There are many animals that people find repulsive which actually play a vital role in sustaining their ecosystems.
Take hyenas: reviled for feeding on carrion that even vultures leave behind, these grotesque creatures (the female spotted hyena even sports an organ known as a pseudo-penis in place of more conventional genitals) support many far more picturesque species.
With their massive jaws that allow them to crunch up and swallow even the heaviest animal bones, hyenas provide an essential source of calcium, without which the birds and tortoises that eat their dung would never be able to form the egg shells of their young.
In that way financial markets have a lot in common with natural ecosystems. Even participants who get a lot of criticism for sharp practice often perform an essential service for more respectable market players.

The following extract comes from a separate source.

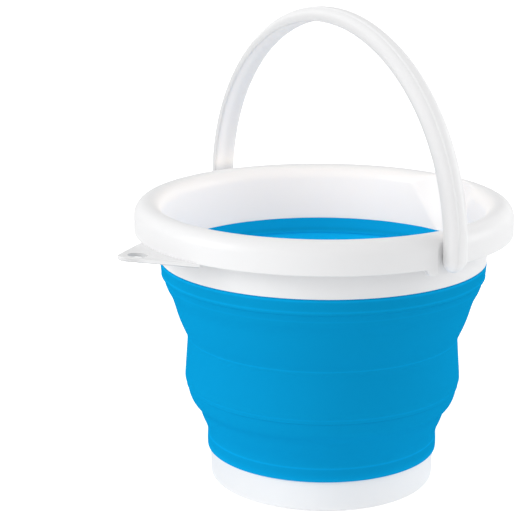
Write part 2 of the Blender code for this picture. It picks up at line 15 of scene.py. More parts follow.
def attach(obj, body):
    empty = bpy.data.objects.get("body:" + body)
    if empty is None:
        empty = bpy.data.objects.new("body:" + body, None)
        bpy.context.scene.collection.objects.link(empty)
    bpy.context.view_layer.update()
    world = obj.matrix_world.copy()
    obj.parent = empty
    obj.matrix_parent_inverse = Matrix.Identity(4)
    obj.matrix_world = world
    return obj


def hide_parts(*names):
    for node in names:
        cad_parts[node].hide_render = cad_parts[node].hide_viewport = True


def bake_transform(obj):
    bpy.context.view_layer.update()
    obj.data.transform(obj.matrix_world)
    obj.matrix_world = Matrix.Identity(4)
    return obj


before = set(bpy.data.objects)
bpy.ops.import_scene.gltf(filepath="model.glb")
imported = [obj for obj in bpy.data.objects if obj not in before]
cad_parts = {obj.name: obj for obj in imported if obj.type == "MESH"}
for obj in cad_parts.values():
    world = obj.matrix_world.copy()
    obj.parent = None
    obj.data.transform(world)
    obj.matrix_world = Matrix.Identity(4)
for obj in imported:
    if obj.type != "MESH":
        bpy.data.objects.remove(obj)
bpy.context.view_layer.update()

# Levels
RIM_TOP = 0.2400
ROLL_RADIUS = 0.0117
SKIRT_EDGE = 0.2147
COLLAR_EDGE = 0.1908
COLLAR_INNER_EDGE = 0.1925
BASE_TOP = 0.0270
PIVOT_HEIGHT = 0.2210
PIVOT_OFFSET = 0.0055

# Rim frame
RIM_RADIUS = 0.1570
RIM_WALL = 0.0025
COLLAR_RADIUS = 0.1360
COLLAR_INNER = 0.1324
EDGE_ROUND = 0.0007
ROLL_MIDDLE = (RIM_RADIUS - ROLL_RADIUS, RIM_TOP - ROLL_RADIUS)

# Pads that reach below the skirt and carry the bail, each with a soft recess for the bail's foot
PAD_HALF = 0.0180
PAD_BACK = 0.1508
PAD_DROP = 0.0053
PAD_CORNER = 0.0036
PAD_SIDE_ROUND = 0.0007
PAD_TOP = 0.2334
PAD_TOP_BLEND = 0.0012
PAD_STRETCH = 0.0093
RECESS_DEPTH = 0.0022
RECESS_FLAT = 0.0100
RECESS_HALF = 0.0152
RECESS_ROUND = 0.0008
BORE_RADIUS = 0.0050
BORE_LENGTH = 0.0120

# Pouring spout: a channel pressed into the inner wall, which opens fast above its foot
SPOUT_DEPTH = 0.0115
SPOUT_RADIUS = 0.0640
SPOUT_FOOT_RADIUS = 0.0012
SPOUT_OPENING_POWER = 0.45
SPOUT_HEIGHT = 0.0480
SPOUT_WALL = 0.0022
SPOUT_CREASE = 0.0026

# Hanging tab
TAB_TIP = -0.1870
TAB_TIP_RADIUS = 0.0090
TAB_HALF_ANGLE = math.radians(16.3)
TAB_ROOT = 0.15575
TAB_WALL = 0.0033
TAB_TILT = math.radians(4.7)
TAB_ROOT_UNDER = 0.2123
TAB_HOLE = -0.1790
TAB_HOLE_RADIUS = 0.0077
TAB_EDGE_ROUND = 0.0008
# The lower edge's round, as lifts over the underside
TAB_EDGE_BAND = (0.05 * TAB_EDGE_ROUND, 0.95 * TAB_EDGE_ROUND)

# Base cup
BASE_RADIUS = 0.0951
BASE_DRAFT = 0.0005
BASE_WALL = 0.0025
BASE_EDGE_ROUND = 0.0003
FLOOR_WALL = 0.0025
FOOT_ROUND = 0.0040
FLOOR_ROUND = 0.0060
GRIP_INNER_RADIUS = 0.0520
GRIP_OUTER_RADIUS = 0.0800
GRIP_HALF_ANGLE = math.radians(40)
GRIP_HEIGHT = 0.0160
GRIP_WALL = 0.0022
GRIP_DRAFT = 0.0020
GRIP_BLEND = 0.0016
GRIP_CORNER = 0.0060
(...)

Professional short sellers are a prime example. Over the last year or so a handful of fund managers have hit the headlines for publishing allegations of fraud and false accounting by Chinese companies listed in the United States and Hong Kong.
On publication the companies' stock prices usually nosedive, generating handsome profits from short positions the fund managers have previously amassed in their shares.
The returns can be substantial. On average targeted stocks fall by around 20 per cent on the first day following the publication of a short-seller's report, even if the allegations subsequently prove dubious and the stocks go on to rebound.
In the last year or so the short-sellers have scored some clear hits, notably with Muddy Waters' report on Sino Forest. The Toronto-listed timber company was subsequently de-listed after filing for bankruptcy protection (see the first chart).
In other cases investors have given targeted companies the benefit of the doubt. Shares in Chinese semiconductor maker Spreadtrum, for example, have now climbed 52 per cent since Muddy Waters published a negative report on the company in June last year.
Some of the targeted companies have attempted to fight back, denying all allegations and accusing the shorts of earning dishonest profits by peddling malicious and damaging lies.
Their success has been mixed. In August 2011, Silvercorp Metals, a Chinese mining company listed on the New York Stock Exchange, found itself under attack. A short-seller called Anthion Management circulated a report accusing Silvercorp of exaggerating the quality of its ore deposits, understating its production costs, and fraudulently inflating its cash holdings.
Over the next couple of weeks as further allegations surfaced questioning the authenticity of Silvercorp's customers and the viability of its acquisitions, the company's share price plunged 20 per cent (see the second chart).
In response Silvercorp denied the allegations, commissioned a report from accountancy firm KPMG which supported its denial, and filed a New York lawsuit accusing Anthion of defamation, trade libel, unjust enrichment and "unlawful deceptive acts and practices".
The judge, however, had little sympathy with Silvercorp's complaint. In a 29-page disposition last month, she ruled that because Anthion made its own interest plain, and because it made clear its conclusions were its own interpretation of Silvercorp's disclosed statements, the short-seller's allegations were "nothing more than a matter of personal opinion"" which is protected by law, and did not constitute either defamation or libel.
Similarly, the judge ruled that because Silvercorp had never paid Anthion for any services, the claim of unjust enrichment could not apply, and that because no consumers were disadvantaged, Anthion's allegations did not amount to "deceptive acts or practices". As a result, Silvercorp's suit was dismissed.
The miner has appealed, but even so the judge's ruling sends an important signal. It serves companies with notice that if they want to protect themselves against short sellers, they cannot rely on the courts. Instead they will have to persuade shareholders that they really are a sound investment.
And the only way they can do that is by raising their governance standards and improving their disclosure. There is some evidence this is already happening.
According to a recent analysis by brokerage house CLSA, short sellers are finding it increasingly difficult to make big profits by targeting Chinese corporations implying that company managers have responded to the attacks by raising their game.
If that's true, then it seems short sellers do play an important role in policing company managers and ensuring they stay honest.
As far as ordinary investors are concerned, these hyenas are essential to the health of the market ecosystem.